Spaniards throughout the country held silent vigils at noon in memory of the victims of bombs placed aboard commuter trains heading for Madrid's Atocha station one year ago.

In Madrid bells from the town hall and 650 churches in and around the city pealed at 7:37 in the morning, the minute the first of the bombs placed in four trains went off.

But the main commemorative ceremony took place in Madrid's central Retiro Park near the train station. There, King Juan Carlos and Queen Sofia led government officials, and foreign dignitaries in a memorial ceremony.

They gathered to observe five minutes of silence before a grove of 192 olive and cypress trees planted in memory of the 191 victims aboard the trains and a policemen killed when the al-Qaida-linked suspects blew themselves up to escape arrest three weeks later. As they stood in silence only the sound of security helicopters above and the clicking of cameras could be heard.

Among the foreign dignitaries present were U.N. Secretary-General Kofi Annan, King Mohammed VI of Morocco, Presidents Jorge Sampaio of Portugal and Hamid Karzai of Afghanistan, and the ambassadors of 16 countries whose citizens were also killed in the train bombings. Many of these dignitaries had arrived earlier in the week to attend an international conference on terrorism, which closed on Thursday evening.

The memorial ceremony concluded with a performance by a young cellist who played The Song of the Birds, adapted from a Catalan folk song by Pablo Casals.

The Madrid train bombings took place shortly before Spanish general elections last year. In a videotape, Muslim militants said they carried out the attacks in retaliation for the presence of Spanish troops in Iraq sent there by the center-right government of José Maria Aznar against the wishes of a large majority of Spaniards.

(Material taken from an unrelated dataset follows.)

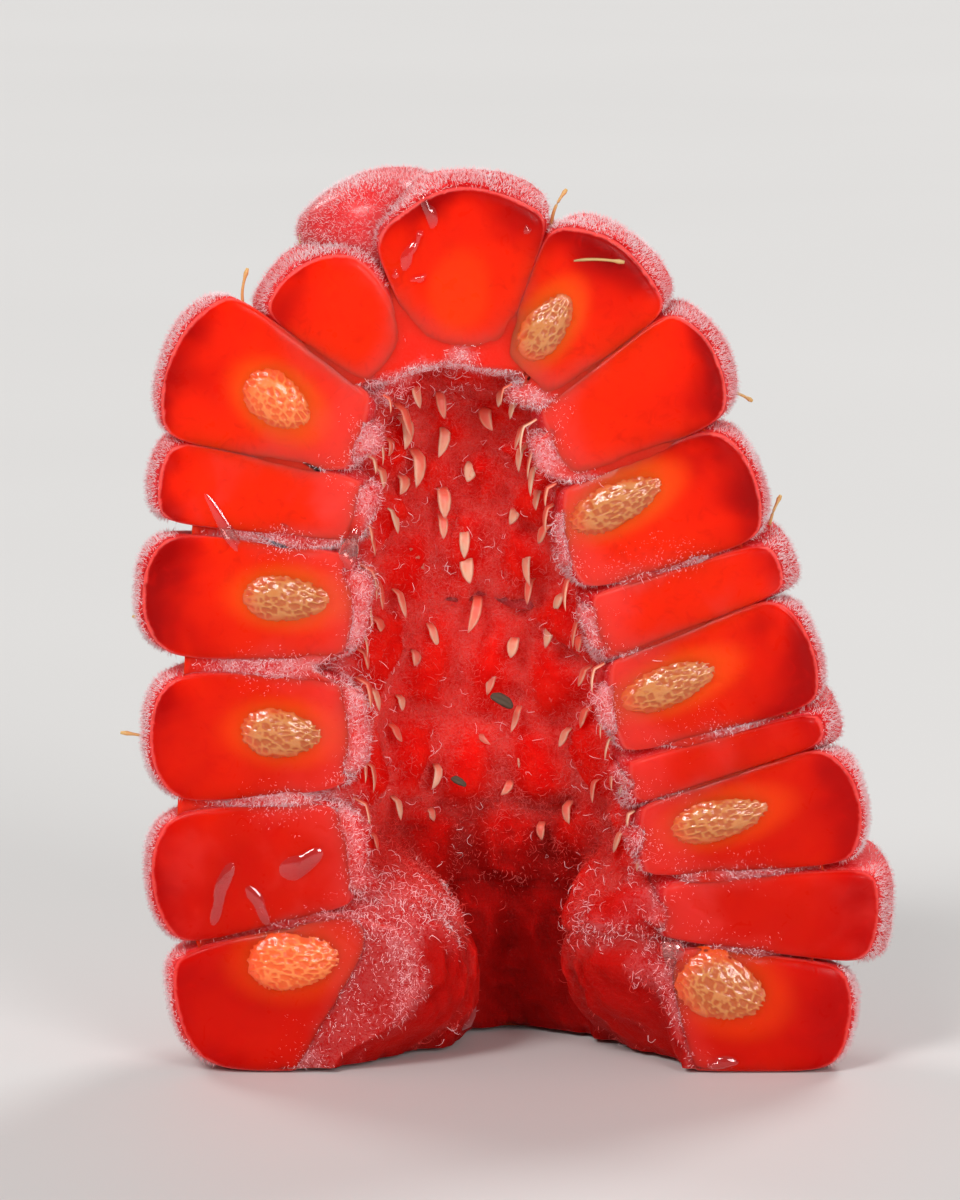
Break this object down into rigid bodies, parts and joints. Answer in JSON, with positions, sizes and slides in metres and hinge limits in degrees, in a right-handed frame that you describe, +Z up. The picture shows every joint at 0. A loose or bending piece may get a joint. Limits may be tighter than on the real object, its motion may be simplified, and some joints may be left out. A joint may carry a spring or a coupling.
{
  "type": "raspberry half",
  "caption": "Raspberry cut in half lengthwise and standing on its open rim, with juicy drupelets round a hollow, bare stones and fine fuzz.",
  "frame": {"origin": "middle of the footprint, on the surface that the rim rests on", "axes": "+Z up along the fruit to its tip, -Y out of the cut face, +X to the cut face's right"},
  "size_m": [0.0186, 0.0097, 0.0216],
  "materials": {
    "flesh": "wet translucent red flesh, crimson skin and felt under fine pale fuzz",
    "stone": "netted cream stone, moist",
    "anther": "dry dark brown"
  },
  "bodies": {
    "root": {"flesh": "flesh", "seed_left_1": "stone", "seed_left_3": "stone", "seed_left_4": "stone", "seed_left_6": "stone", "seed_right_1": "stone", "seed_right_3": "stone", "seed_right_5": "stone", "seed_right_7": "stone", "seed_right_9": "stone", "anther_1": "anther", "anther_2": "anther"}
  },
  "joints": []
}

The government blamed the Basque terrorist group ETA for the bombing and many voters took this as an attempt to shift attention from the possible al-Qaida connection to the attacks. The Socialists, who had staunchly opposed Spanish involvement in Iraq, were voted into power on March 14, and Prime Minister Rodriguez Zapatero ordered the withdrawal of Spanish troops from Iraq soon afterwards.